Unfortunately, the existing tables in the link have errors.

There is a checkbox “Drop and recreate table on target” on the link connection that can fix this.

When this box is checked, Synapse Link for SQL will drop and recreate the target table, then get a snapshot of all records in the source tables and bulk load them. When restarting with this checkbox checked, everything will work as expected.

As shown earlier, we can look at the query executions during snapshot and see the path is now “FullCopyData/data-n.parquet”.

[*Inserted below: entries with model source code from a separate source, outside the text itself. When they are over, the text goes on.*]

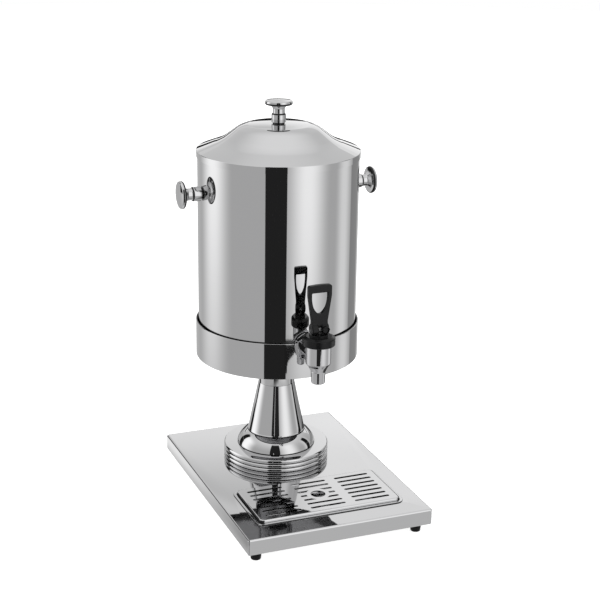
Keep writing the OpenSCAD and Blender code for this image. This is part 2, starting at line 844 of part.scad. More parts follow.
// Front outline of the handle, on the pin as its origin
function handle_outline() =
    let (
        w = handle_w / 2,
        h = handle_h,
        ear = ears_w / 2
    )
    rounded([
        [0, h, top_arch_r],
        [w, h - top_arch, handle_edge_r],
        [w, h * widest_h_share, w],
        [w * hip_w_share, h * hip_h_share, w],
        [w * waist_w_share, h * waist_h_share, 0],
        [w * waist_w_share, h * notch_h_share, 0],
        [ear, h * notch_h_share, handle_edge_r / 2],
        [ear, -cam_r, ear_round_r],
        [-ear, -cam_r, ear_round_r],
        [-ear, h * notch_h_share, handle_edge_r / 2],
        [-w * waist_w_share, h * notch_h_share, 0],
        [-w * waist_w_share, h * waist_h_share, 0],
        [-w * hip_w_share, h * hip_h_share, w],
        [-w, h * widest_h_share, w],
        [-w, h - top_arch, handle_edge_r]
    ]);

// Window of the handle: flat on top, with sides that curve down to a round point
function window_outline() =
    let (
        w = handle_w / 2 - loop_border,
        top = handle_h - top_border,
        low = handle_h * window_low_share
    )
    concat(
        [for (i = [-window_steps:window_steps])
            let (a = 90 * i / window_steps, share = sin(a))
            [w * share, low + (top - low) * (1 - pow(cos(a), window_power / 2))]]
    );

// Handle: a flat loop on two round ears that roll on the hub and lift the stem
module tap_handle() {
    slot_r = lug_d / 2 + lug_gap;
    color("#242424") on_tap_axis(pin_z) difference() {
        intersection() {
            translate([0, handle_d_front(), 0]) rotate([90, 0, 0])
                linear_extrude(2 * handle_d_front(), center = false) polygon(handle_outline());
            union() {
                translate([-handle_w / 2, -handle_t / 2, 0]) cube([handle_w, handle_t, handle_h]);
                translate([-handle_w / 2, -cam_offset, 0]) rotate([0, 90, 0])
                    cylinder(h = handle_w, r = cam_r);
                translate([-handle_w / 2, 0, boss_up]) rotate([0, 90, 0]) cylinder(h = handle_w, r = boss_r);
            }
        }
        rotate([90, 0, 0]) translate([0, 0, -handle_w]) linear_extrude(2 * handle_w) polygon(window_outline());
        translate([-lug_w / 2 - lug_gap, 0, 0]) rotate([0, 90, 0]) cylinder(h = lug_w + 2 * lug_gap, r = slot_r);
        translate([-lug_w / 2 - lug_gap, -handle_w, -handle_w])
            cube([lug_w + 2 * lug_gap, 2 * handle_w, handle_w]);
        translate([-handle_w, 0, 0]) rotate([0, 90, 0]) cylinder(h = 2 * handle_w, d = pin_d + 2 * fit_gap);
        translate([ear_recess_x, ear_recess_depth - cam_offset - cam_r, 0]) rotate([90, 0, 0])
            cylinder(h = ear_recess_depth + overrun, r = ear_recess_r);
    }
}

// Half-depth of the block that the handle's outline is cut from
function handle_d_front() = cam_offset + cam_r + overrun;

module tap_pin() {
    len = ears_w - 2 * seat_gap;
    color("gainsboro") on_tap_axis(pin_z) translate([-len / 2, 0, 0]) rotate([0, 90, 0])
        cylinder(h = len, d = pin_d);
}

// Stem: a rod flattened to a lug for the pin above the bonnet, with a collar above the seat cup
module tap_stem() {
    low_z = cup_low_z + cup_h - cup_sleeve_h;
    flat_z = pin_z - stem_flat_h;
    color("gainsboro") on_tap_axis(0) difference() {
        union() {
            translate([0, 0, low_z]) cylinder(h = flat_z - low_z, d = stem_d);
            intersection() {
                translate([0, 0, flat_z]) cylinder(h = stem_flat_h, d = stem_d);
                translate([-lug_w / 2, -stem_d / 2, flat_z]) cube([lug_w, stem_d, stem_flat_h]);
            }
            translate([0, 0, cup_low_z + cup_h]) cylinder(h = stem_flange_t, d = stem_flange_d);
            translate([-lug_w / 2, 0, pin_z]) rotate([0, 90, 0]) cylinder(h = lug_w, d = lug_d);
        }
        translate([-lug_w, 0, pin_z]) rotate([0, 90, 0]) cylinder(h = 2 * lug_w, d = pin_d + 2 * fit_gap);
    }
}

// Seat cup: the soft plug that closes the outlet
module tap_seat_cup() {
    color("white") on_tap_axis(cup_low_z) difference() {
        cylinder(h = cup_h, d = cup_d);
        translate([0, 0, cup_h - cup_sleeve_h]) cylinder(h = cup_sleeve_h + overrun, d = stem_d + 2 * fit_gap);
    }
}

// Spring: a round wire swept up a helix between the stem's collar and the bonnet
module tap_spring() {
    steps = spring_turns * spring_steps;
    low = spring_low_z + spring_wire_d / 2;
    high = bonnet_roof_z - spring_wire_d / 2;
    points = [for (i = [0:steps], k = [0:spring_sides - 1])
        let (
            a = 360 * i / spring_steps,
            b = 360 * k / spring_sides,
            r = spring_mean_d / 2 + spring_wire_d / 2 * cos(b)
        )
        [r * cos(a), r * sin(a), low + (high - low) * i / steps + spring_wire_d / 2 * sin(b)]];
    sides = [for (i = [0:steps - 1], k = [0:spring_sides - 1])
        let (n = (k + 1) % spring_sides, a = i * spring_sides, b = (i + 1) * spring_sides)
        [a + k, b + k, b + n, a + n]];
    last = steps * spring_sides;
    ends = [
        [for (k = [0:spring_sides - 1]) k],
        [for (k = [0:spring_sides - 1]) last + spring_sides - 1 - k]
    ];
    color("gainsboro") on_tap_axis(0) polyhedron(points, concat(sides, ends));
}

base_plate();
foot(-1, -1);  // foot_front_left
foot(1, -1);  // foot_front_right
foot(-1, 1);  // foot_rear_left
foot(1, 1);  // foot_rear_right
foot_screws();
foot_nuts();
drip_tray();
drip_grate();
pedestal_collar();
pedestal_dome();
pedestal_cone();
pedestal_neck();
tie_rod();
clamp_plate();
tie_rod_washer();
tie_rod_nuts();
support_plate();
band();
vessel_spacer();
vessel();
vessel_studs();
vessel_nuts();
lid();
lid_knob();
lid_screw();
lid_washer();
left_knob();
right_knob();
knob_screws();
knob_washers();
tap_body();
tap_flange();
tap_outer_gasket();
tap_inner_gasket();
tap_lock_nut();
tap_bonnet();
tap_handle();
tap_pin();
tap_stem();
tap_seat_cup();
tap_spring();
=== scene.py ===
"""Looks for the milk dispenser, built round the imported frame.

Polished sheet pieces, turned knobs, the tap and its handle stand in a studio that their steel reflects.
"""
import math

import bmesh
import bpy
from mathutils import Matrix, Vector


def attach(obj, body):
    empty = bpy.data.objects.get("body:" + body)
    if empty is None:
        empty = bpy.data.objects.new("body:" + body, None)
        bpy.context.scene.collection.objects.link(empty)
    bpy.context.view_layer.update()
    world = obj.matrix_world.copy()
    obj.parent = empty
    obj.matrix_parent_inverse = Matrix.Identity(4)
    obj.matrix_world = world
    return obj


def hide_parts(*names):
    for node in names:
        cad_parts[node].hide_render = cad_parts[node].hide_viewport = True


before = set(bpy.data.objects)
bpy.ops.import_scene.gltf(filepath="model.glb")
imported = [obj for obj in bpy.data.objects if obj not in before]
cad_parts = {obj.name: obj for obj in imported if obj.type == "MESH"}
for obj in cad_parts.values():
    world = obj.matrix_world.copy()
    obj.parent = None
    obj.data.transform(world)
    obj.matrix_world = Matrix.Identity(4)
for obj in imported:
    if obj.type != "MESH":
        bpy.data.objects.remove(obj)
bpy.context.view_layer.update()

MM = 0.001

# Camera of the photograph
IMAGE_SIZE = 600
VIEW_AZIMUTH = math.radians(-21.40)
VIEW_ELEVATION = math.radians(18.88)
VIEW_ROLL = math.radians(0.60)
VIEW_DISTANCE = 1.9589
VIEW_TARGET = Vector((0, 0.03605, 0.250))
FOCAL_PIXELS = 1421.78
MIDDLE_PIXEL = (284.57, 317.56)
SENSOR_WIDTH = 36

# Smoothness of turned and rounded shapes, and the distance in metres below which points are one
TURN_STEPS = 256
SMALL_TURN_STEPS = 128
TINY_TURN_STEPS = 64
ARC_STEPS = 12
SHARP_ANGLE = math.radians(32)
WELD = 1e-6

# Sizes in millimetres, as in the part's source.
# Base: width, depth, top, and underside of its flanges
BASE_W, BASE_D, BASE_TOP, BASE_LOW = 260, 356, 36.5, 13.2
# Upright axis of the pedestal, the vessel and the lid; radius, underside and rim of the vessel
BODY_Y = 65.0
VESSEL_R, VESSEL_LOW, VESSEL_TOP = 109.4, 212.0, 480.0
# Upright axis of the tap, height of its shank and of the handle's pin, front of its flange
TAP_Y, SHANK_Z, PIN_Z = -86.7, 238.0, 273.4
FLANGE_Y = BODY_Y - VESSEL_R - 4.6
# Middle of the tray and the grate, width, depth and corner of the tray's rim, width and depth of its pan
TRAY_Y, TRAY_W, TRAY_D, TRAY_CORNER = -94.0, 210, 107, 12
PAN_W, PAN_D = 203, 100


def linked(name, data):
    """New object in the scene."""
    obj = bpy.data.objects.new(name, data)
    bpy.context.scene.collection.objects.link(obj)
    return obj


def camera():
    """Camera at the photograph's angle, with its middle shifted as the photograph is cropped."""
    back = Vector((
        math.sin(VIEW_AZIMUTH) * math.cos(VIEW_ELEVATION),
        -math.cos(VIEW_AZIMUTH) * math.cos(VIEW_ELEVATION),
        math.sin(VIEW_ELEVATION),
    ))
    right = Vector((math.cos(VIEW_AZIMUTH), math.sin(VIEW_AZIMUTH), 0))
    up = back.cross(right)
    c, s = math.cos(VIEW_ROLL), math.sin(VIEW_ROLL)
    turned_right, turned_up = c * right + s * up, c * up - s * right
    data = bpy.data.cameras.new("camera")
    data.sensor_width = SENSOR_WIDTH
    data.lens = FOCAL_PIXELS * SENSOR_WIDTH / IMAGE_SIZE
    data.shift_x = (IMAGE_SIZE / 2 - MIDDLE_PIXEL[0]) / IMAGE_SIZE
    data.shift_y = (MIDDLE_PIXEL[1] - IMAGE_SIZE / 2) / IMAGE_SIZE
    obj = linked("camera", data)
    place = Matrix((turned_right, turned_up, back)).transposed().to_4x4()
    place.translation = VIEW_TARGET + back * VIEW_DISTANCE
    obj.matrix_world = place
    bpy.context.scene.camera = obj
    bpy.context.scene.view_settings.view_transform = "Standard"


# Node helpers


class Nodes:
    """Short way to add nodes to one tree and link them."""

    def __init__(self, tree):
        self.tree = tree
        self.tree.nodes.clear()

    def add(self, kind, inputs=None, **settings):
        node = self.tree.nodes.new(kind)
        for key, value in settings.items():
            setattr(node, key, value)
        for key, value in (inputs or {}).items():
            self.feed(node.inputs[key], value)
        return node

    def feed(self, socket, value):
        if isinstance(value, bpy.types.NodeSocket):
            self.tree.links.new(value, socket)
        else:
            socket.default_value = value

    def math(self, operation, *values, clamp=False):
        node = self.add("ShaderNodeMath", operation=operation, use_clamp=clamp)
        for socket, value in zip(node.inputs, values):
            self.feed(socket, value)
        return node.outputs[0]

    def mix(self, factor, a, b, blend="MIX"):
        """Colour that is a where the factor is 0 and b where it is 1."""
        node = self.add("ShaderNodeMix", data_type="RGBA", blend_type=blend)
        self.feed(node.inputs[0], factor)
        self.feed(node.inputs[6], a)
        self.feed(node.inputs[7], b)
        return node.outputs[2]

    def between(self, factor, a, b):
        """Value that is a where the factor is 0 and b where it is 1."""
        return self.add("ShaderNodeMix", {0: factor, 2: a, 3: b}).outputs[0]

    def soft(self, value, low, high):
        """Smooth mask that is 0 at low and 1 at high."""
        return self.add(
            "ShaderNodeMapRange",
            {"Value": value, "From Min": low, "From Max": high},
            interpolation_type="SMOOTHSTEP",
        ).outputs["Result"]

    def place(self):
        """Coordinates of the shaded point, in metres."""
        return self.add("ShaderNodeSeparateXYZ", {0: self.add("ShaderNodeTexCoord").outputs["Object"]}).outputs

    def length(self, x, y):
        return self.math("SQRT", self.math("ADD", self.math("MULTIPLY", x, x), self.math("MULTIPLY", y, y)))

    def to_camera(self, x, y):
        """Level distances towards the camera and to its right."""
        sin_a, cos_a = math.sin(VIEW_AZIMUTH), math.cos(VIEW_AZIMUTH)
        towards = self.math("SUBTRACT", self.math("MULTIPLY", x, sin_a), self.math("MULTIPLY", y, cos_a))
        rightwards = self.math("ADD", self.math("MULTIPLY", x, cos_a), self.math("MULTIPLY", y, sin_a))
        return towards, rightwards

    def azimuth(self, towards, rightwards):
        """Direction in degrees from the camera, positive to its right."""
        return self.math("DEGREES", self.math("ARCTAN2", rightwards, towards))


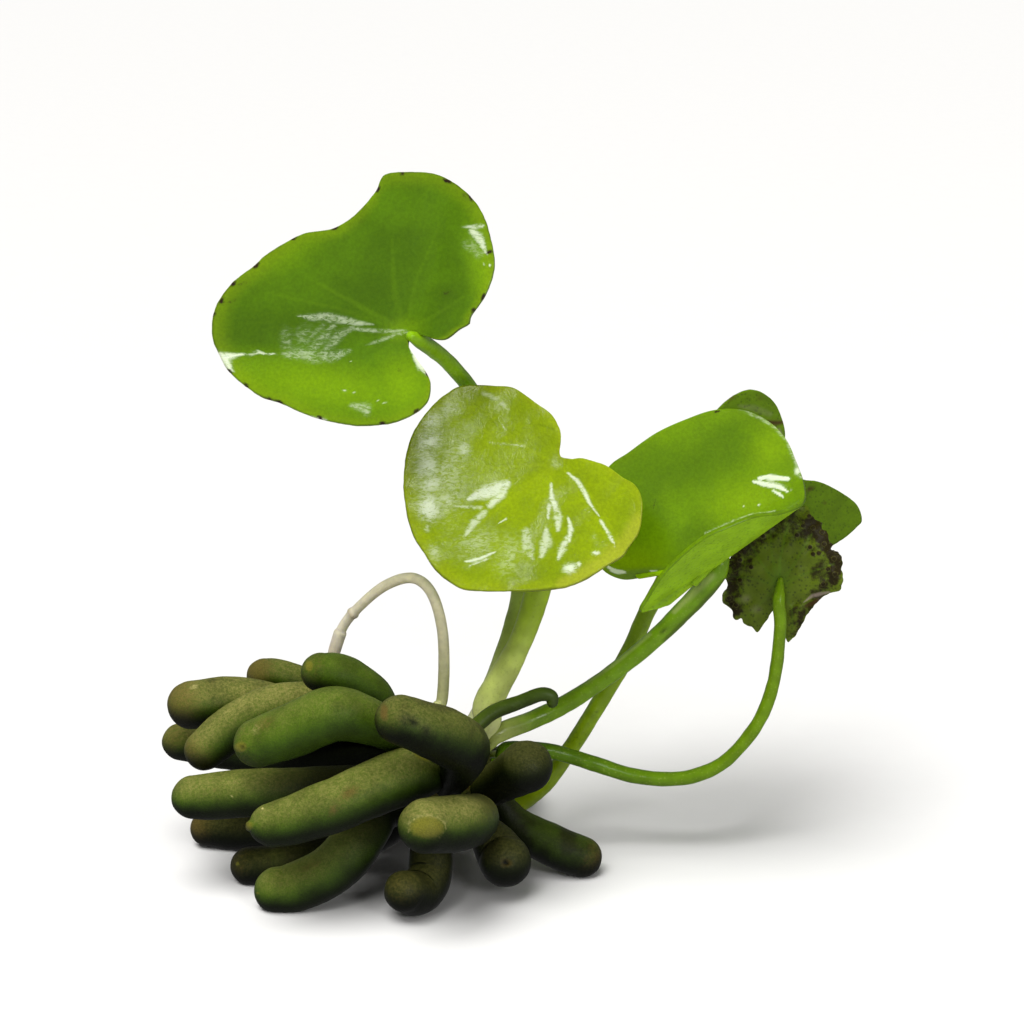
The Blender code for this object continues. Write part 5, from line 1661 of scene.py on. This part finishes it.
def leaf_dark(purple: Finish, green: Finish) -> Leaf:
    """The small old leaf, whose purple-brown underside faces front, pocked and torn along its margin."""
    vein, painted_highlight, spot, deep, bright_tone_and_painted_light = Mark.VEIN, Mark.PAINTED_HIGHLIGHT, Mark.SPOT, Mark.DEEP, Mark.BRIGHT_TONE_AND_PAINTED_LIGHT
    pocks = tuple(
        Blot(Mark.PIT, right, down, 0.27, 0.25, 0.0, 0.08, 0.95, 0.3) for right, down in (
            (81.3, 52.8), (82.2, 53.2), (81.0, 54.7), (81.3, 55.4), (81.86, 55.3), (83.4, 55.86), (83.64, 55.14),
            (80.3, 52.6), (79.7, 53.5), (75.1, 56.7), (74.0, 56.0), (73.3, 55.3), (82.4, 54.4), (82.8, 56.9),
            (83.5, 57.4), (74.0, 58.0), (72.9, 59.8), (80.9, 51.6), (76.3, 53.6), (82.3, 58.4), (73.6, 60.5)))
    return OpenLeaf("leaf_dark", "leaf_purple_underside", (77.9, 58.0, 4.2), flat((
        (77.9, 60.9), (78.6, 63.9), (79.1, 64.0), (79.9, 63.0), (80.9, 61.2), (81.6, 60.3), (82.8, 59.4),
        (83.9, 59.1), (84.3, 58.3), (84.2, 56.9), (84.2, 55.9), (83.9, 55.3), (83.1, 54.95), (83.35, 54.4),
        (82.9, 54.0), (82.8, 53.3), (82.3, 52.9), (82.0, 52.1), (81.3, 51.7), (80.9, 51.0), (80.2, 50.6),
        (77.6, 51.0), (75.4, 52.4), (73.8, 54.4), (72.9, 56.2), (72.4, 57.6), (72.8, 58.6), (72.2, 59.5),
        (72.3, 60.3), (73.1, 60.8), (73.3, 61.6), (73.7, 62.0), (74.1, 61.9), (74.5, 62.5), (75.2, 62.7),
        (75.8, 63.2), (76.5, 62.2), (77.3, 61.1))),
        purple, green,
        creases=(Crease((79.6, 60.2), (82.8, 59.2), 0.5, 0.35),),
        marks=(
            Blot(bright_tone_and_painted_light, 78.0, 57.9, 1.1, 2.2, 0.0, strength=0.75, edge=1.4),
            Stroke(deep, ((79.4, 63.2, 1.0), (81.0, 60.3, 1.4), (83.0, 58.4, 1.8), (83.0, 55.4, 2.4), (81.4, 52.9, 2.6),
                          (78.6, 51.6, 2.6), (75.6, 53.4, 2.6), (73.8, 56.2, 2.4), (73.2, 58.8, 1.9),
                          (73.6, 61.0, 1.4)), 0.5, soft=1.0),
            Stroke(deep, ((83.4, 58.0, 0.8), (83.6, 56.0, 1.0), (82.6, 54.0, 1.2), (81.2, 52.4, 1.2)), 0.85, soft=1.0),
            Stroke(deep, ((75.4, 53.4, 1.0), (73.6, 56.4, 1.0), (73.0, 59.4, 0.8), (73.6, 61.2, 0.8)), 0.6, soft=1.0),
            Blot(deep, 78.6, 53.6, 4.6, 2.2, 0.0, strength=0.42, edge=1.4),
            Blot(deep, 82.0, 57.4, 2.4, 2.4, 0.0, strength=0.55, edge=1.4),
            Blot(deep, 75.8, 61.0, 1.2, 1.0, 0.0, strength=0.4, edge=1.3),
            Blot(deep, 79.5, 60.8, 0.7, 2.0, -25.0, strength=0.55, edge=1.3),
            # Painted highlights along the crease and on the lower left.
            Stroke(painted_highlight, ((80.4, 60.2, 0.06), (81.2, 59.6, 0.2), (82.0, 59.4, 0.22), (82.9, 59.2, 0.1)), 0.5),
            Blot(painted_highlight, 74.6, 59.9, 0.5, 0.4, strength=0.22, edge=1.4),
            Blot(painted_highlight, 75.6, 60.9, 0.6, 0.4, strength=0.18, edge=1.4),
            Stroke(spot, ((80.6, 60.6, 0.2), (82.0, 60.0, 0.25), (83.2, 59.4, 0.15)), 0.8),
            Stroke(vein, ((77.9, 58.6, 0.3), (78.0, 56.0, 0.14), (78.8, 52.4, 0.1)), 0.35),
            Stroke(vein, ((77.9, 58.6, 0.3), (77.2, 55.6, 0.14), (77.0, 52.6, 0.1)), 0.22),
            Stroke(vein, ((77.9, 58.6, 0.3), (76.2, 56.4, 0.14), (74.8, 54.0, 0.1)), 0.25),
            Stroke(vein, ((77.9, 58.6, 0.3), (79.4, 56.4, 0.14), (81.2, 53.4, 0.1)), 0.25),
            Stroke(vein, ((77.9, 58.6, 0.3), (80.4, 57.4, 0.14), (83.4, 56.4, 0.1)), 0.22),
            Stroke(vein, ((77.9, 58.6, 0.3), (75.4, 57.9, 0.14), (73.0, 57.6, 0.1)), 0.2),
            Stroke(vein, ((77.9, 58.6, 0.3), (76.0, 60.4, 0.14), (74.6, 61.8, 0.1)), 0.18),
            Stroke(vein, ((77.9, 58.6, 0.3), (79.2, 60.8, 0.14), (79.3, 63.2, 0.1)), 0.22)) + pocks,
        lean_up=0.15, lean_right=-0.15, dish=-1.0, reach=6.5, ripple=0.25, ripple_mm=1.1, ragged=0.03)


def leaves() -> list[Leaf]:
    """The five leaves with their finishes."""
    green = LeafUpper("waxy_leaf_green", 0.34, 0.12, 0.12, 0.2, browned=0.7)
    yellow = LeafUpper("waxy_leaf_yellow_green", 0.3, 0.2, 0.15, 0.2, browned=0.3, deep="#6A7F00", middle="#7E9300",
                       bright_tone_and_painted_light="#919925", rim="#909B13", vein="#8CA008", wrinkle=0.3, rim_share=0.3)
    bright_green = LeafUpper("waxy_folded_leaf_green", 0.32, 0.1, 0.1, 0.2, browned=0.15, deep="#446200", middle="#5E8000",
                             bright_tone_and_painted_light="#769600", rim="#6C8B04", wrinkle=0.05, rim_share=0.2)
    under = LeafUnder("leaf_underside", 0.5, 0.06, 0.2, 0.15, 0.25, ageing_and_painted_highlight=0.0)
    olive = LeafUnder("olive_leaf_underside", 0.5, 0.05, 0.2, 0.1, 0.2, ground="#506C02", dot="#3C5206", vein="#577208")
    purple = LeafUnder("purple_leaf_underside", 0.5, 0.08, 0.25, 0.05, 0.25, ground="#54650A", dot="#343E0A")
    return [
        leaf_left(green, under),
        leaf_middle(yellow, under),
        leaf_folded(bright_green, under),
        leaf_hidden(olive, green),
        leaf_dark(purple, green),
    ]


def main() -> None:
    """Builds the studio and every piece, and reports each one."""
    layout = Eye(Vector((0.0, 0.0, 0.0)))
    low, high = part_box("crown")
    shift = (low + high) / 2.0 / MM - layout.place(*Crown(layout).sight)
    eye = Eye(shift)
    Studio(eye).build()
    crown = Crown(eye)
    crown.dress(crown.build())
    skin = TuberSkin("tuber_skin", 0.62, 0.04, 0.3, 0.02, 0.3).material()
    for tuber in tubers():
        Piece.show(tuber.node, tuber.build(crown), "tuber_skin", [skin])
    for stalk in stalks():
        stalk.dress(stalk.build(crown))
    root = pale_root()
    root.dress(root.build(crown))
    for leaf in leaves():
        leaf.dress(leaf.build(eye))


if __name__ == "__main__":
    logging.basicConfig(level=logging.INFO, format="%(message)s")
    main()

COPY INTO [dbo].[source_23d9f25bf6104b31ac82c1ac42cd1cfa_ef17514b-4a2e-4a90-8831-5915342e022d_snapshot_ef5075ce48034c36a1e9b14feca4efb5]
FROM 'https://<blobstorage>.blob.core.windows.net/*****/Tables/fde74837-ddbf-4755-b700-3db93a5a594f/TableData_000001af000016280002/FullCopyData/data-1.parquet'
WITH (FILE_TYPE = 'PARQUET', FILE_SPLIT = 'OFF', 
CREDENTIAL = (IDENTITY='Shared Access Signature', SECRET='***')
, AUTO_CREATE_TABLE = 'ON');

COPY INTO [dbo].[source_23d9f25bf6104b31ac82c1ac42cd1cfa_ef17514b-4a2e-4a90-8831-5915342e022d_snapshot_76cf8ee0ecc04d67b35489772e539b4c]
FROM 'https://<blobstorage>.blob.core.windows.net/*****/Tables/fde74837-ddbf-4755-b700-3db93a5a594f/TableData_000001af000016280002/FullCopyData/data-2.parquet'
WITH (FILE_TYPE = 'PARQUET', FILE_SPLIT = 'OFF', 
CREDENTIAL = (IDENTITY='Shared Access Signature', SECRET='***')
, AUTO_CREATE_TABLE = 'ON');

What are the implications of this?

Most obviously, large tables must be reloaded which could take much longer than smaller tables to complete.

As Synapse can support multiple links to the same source database, one idea would be for very large tables, establish a dedicated link.

Now when updates have to be made to the main link with multiple tables, it won’t disrupt the “largetablelink” that I have exclusively setup for dbo.NYCTaxiTrips4.

With the addition of lower core counts, and batch mode in the ingestion service, having multiple links becomes more feasible from a cost perspective.